Sources: “Digging the baby carrot” and “Baby carrots take on junk food with hip marketing campaign.”
Triptych
If I were a leaf, a thorn, a sapling bent by wind— And you do but don’t believe, when I tell you how at seventeen, I stood up in the darkened cinema (one of two in my hometown); the usher in the shabby cardigan shone his flashlight up and down the aisles, calling my name because my father had phoned the manager to ask that I be ordered home.
*
If I were a knot, a burr on the surface of wood— You would not say so often, Weep then bear up; crumple then cease, endure, transmute. Transmute, as the heart of darkest wood yields coils that might still shine, after the axe— Onyx or anthracite, or something more domestic: yes, sorghum dripping from a spoon.
*
If I were fairer or less coarse, less complicated than a modular plot— But I am always the immigrant, wed to a handful of exit visas. Spring is a relief after the two-plot designs of rain and summer, rain and heat. Of the parched heart, a poet once wrote: come upon me with a shower of mercy. Sometimes I think spring is kinder by far than love.
*
In response to cold mountain (59).
Echo
Yes, I still remember how the old market was laid out:
fruit, rice and dried fish, the row of coffee vendors,
the vegetable sellers; and beyond, the butchers
and the fishmongers. At the end of narrow corridors
slick with scales and fish guts, the women who packed
salt expertly into paper cones— such tiny fossils
of minerals and tears. And the boys that pulled
wobbly wooden carts filled with mountain produce
called out warnings up and down the hilly streets.
Most everyone I used to know has gone ahead—
gone on to gold, to gated subdivisions, early
retirement, presumably to everything they ever
wanted. And under this half-biscuit of a moon,
I stand, head tilted, still listening for the slow
stutter of crickets calling from the garden.
In response to Via Negativa: Fall.
The season turns again
The season turns again, mother. The names of months end
in chilled syllables. For thin-veined plants, it is almost time
to go under, into the ground where the bulbs will winter.
The red-tailed hawk takes wing, mother. But it’s been weeks
since we last saw the yellow-crowned night herons. Perhaps
they’ve begun their pilgrimage to a coast that’s warmer.
There’s a clump of mint that remains in the pot, mother.
And the stand of rosemary is hardy, and will hold its ground.
But the bee balm is fringed lace, and the lavender thins—
In time, all that remains is their feathery scent.

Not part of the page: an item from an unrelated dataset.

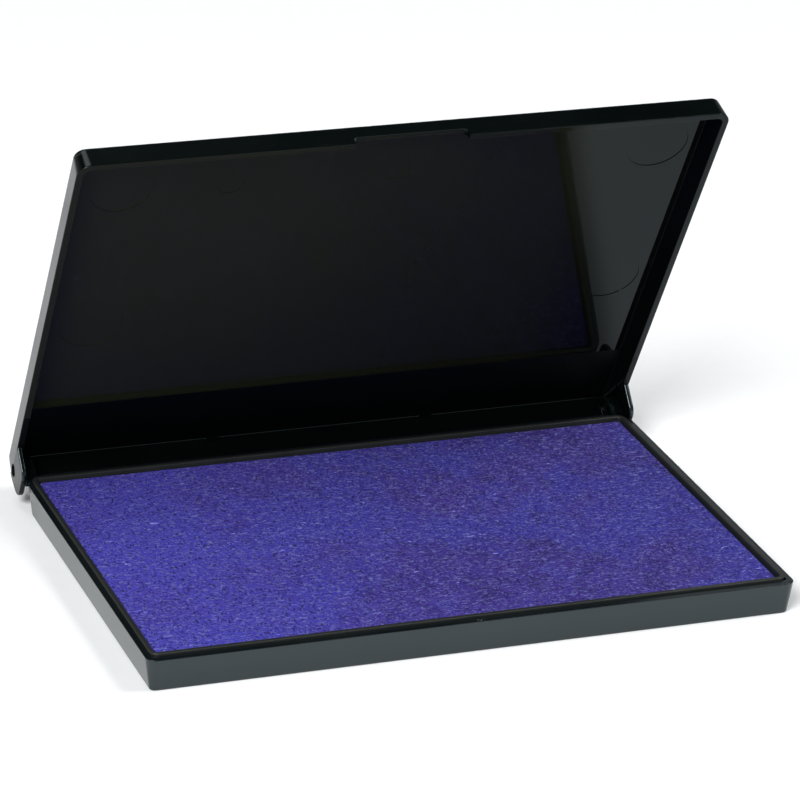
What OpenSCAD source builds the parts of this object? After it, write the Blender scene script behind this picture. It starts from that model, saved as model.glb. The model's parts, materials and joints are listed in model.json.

In response to an entry from the Morning Porch.
Sampler
Running Stitch
The hand that spins the yarn has also sanded the frame, has lit the fire and boiled the morning coffee, has brought the trash to the curb for pick-up, has started the ignition of the car that sits in rusted place in the old garage.
*
Herringbone
Noon is the hour of making do: smack in the middle of need and want, those two tips that touch and break, touch and break, mimicking the hinge in the collarbone.
*
Backstitch
The earliest words learned in a new language: body parts, swear words, words with which to make a promise, words to oil a stone. Which ones cannot be taken back?
*
Chain
You know when someone will change your life: that split second when an edge makes itself more sharply apparent. For instance, an upturned collar in the crowd. Then, stepping into the sunlight’s bronze hoops, blinded by something you cannot quite decide— whether akin to remorse, or pleasure.
In response to Via Negativa: Topocentric.
Topocentric
Nobody has time for work anymore, we just commute — four hours each way in our air-conditioned sex machines. Real objects have been given painted shadows so we remember what we’re here for: to know our place. The ayatollahs of sacred architecture instruct us to watch our feet as we walk & keep count of all our steps in a spiral-bound notebook. The forests may have gone away, but we can still plant flags in the cracked & peeling earth. I stop to admire a crowd of feathered dinosaurs bobbing their heads, closing in on that lady with the walker who’s scattering crumbs.